Спускается вечер, солнце давно село, и бледная звезда зажглась. В лесу слышно дряблое пение хором и еще, в другом месте. Ближе, ближе. И вот с двух дорог подходят к дому две толпы молодежи, с красными флагами, с плакатами: "Елагу ватабус!". Приветствия, шутки, смех. Многие навеселе. Белобрысые лица праздничны. Голоса мужчин тонки и тягучи, как у скопцов, в движеньях сдержанность, отсутствие бесшабашной удали и хулиганства. Все чинно, все прикалошено, причесано, в перчатках. Николай Ребров сравнил эту толпу эстонских поселян с своей родной, крестьянской, и сразу понял, что здесь России нет.
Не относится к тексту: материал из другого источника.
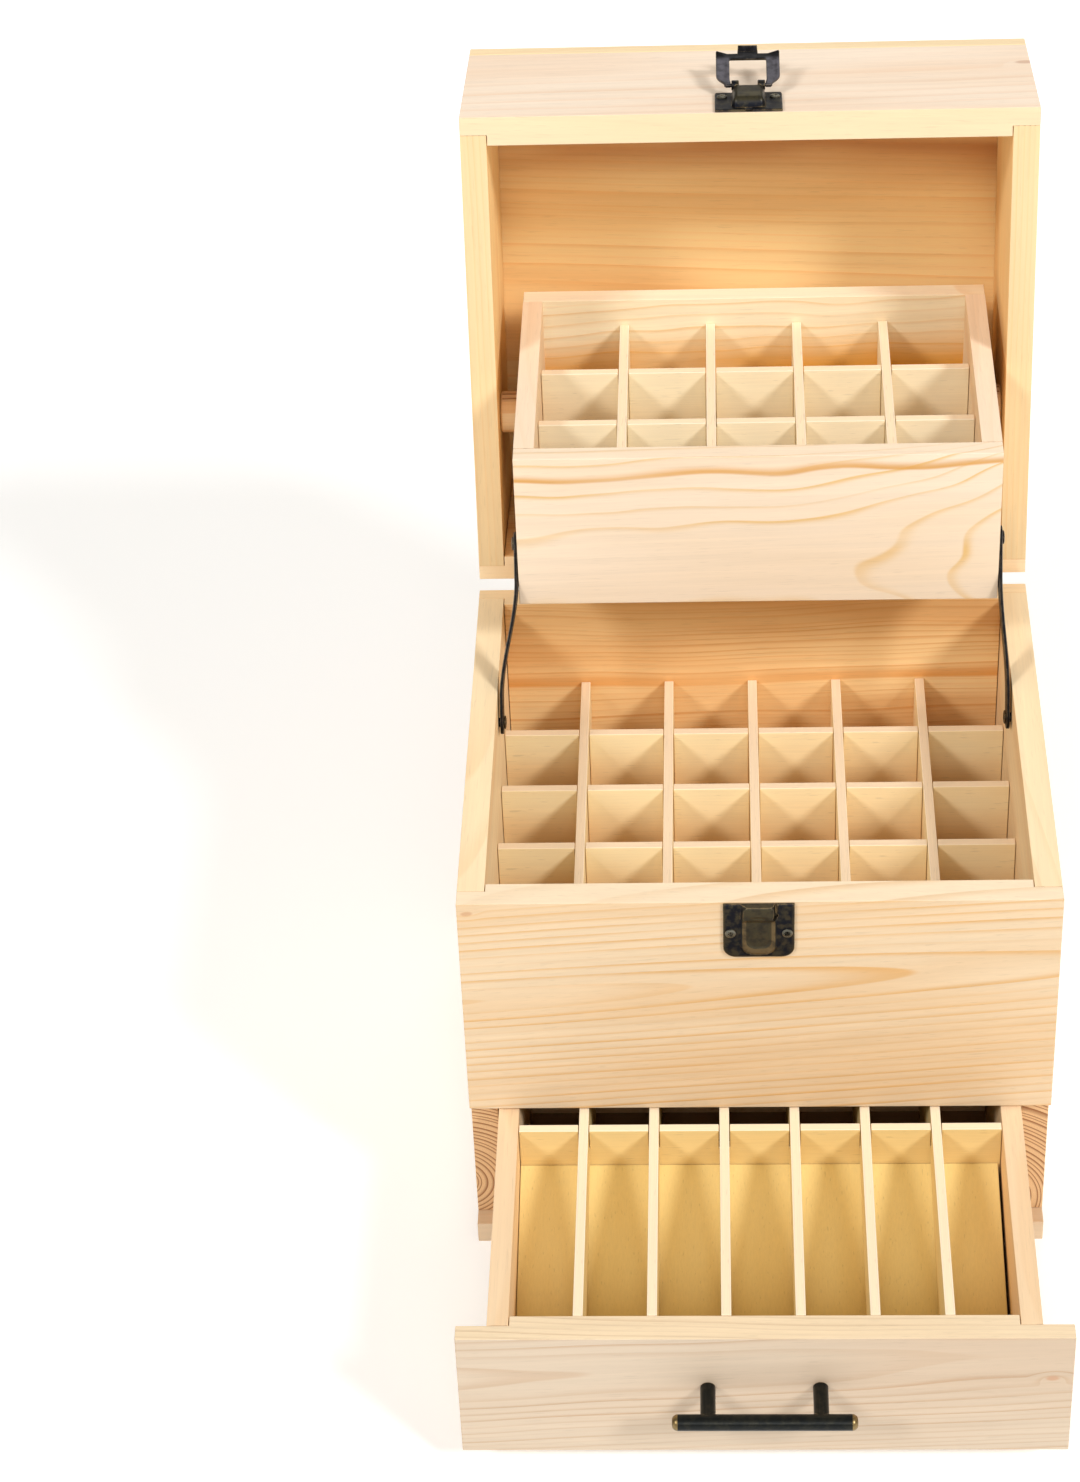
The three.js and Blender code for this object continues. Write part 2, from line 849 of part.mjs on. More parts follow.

А народ все прибывал, мужчины и женщины, пешие и конные, в крытых коврами маленьких повозках, с лентами в гривах низкорослых лошаденок, с бубенцами под дугой. Стало темнеть. Желтые огнистые квадраты окон гляделись в мглу наступавшей ночи, западная часть неба над темным бархатом пихт и сосен стала голубеть, показался, раздвигая облака, двурогий месяц.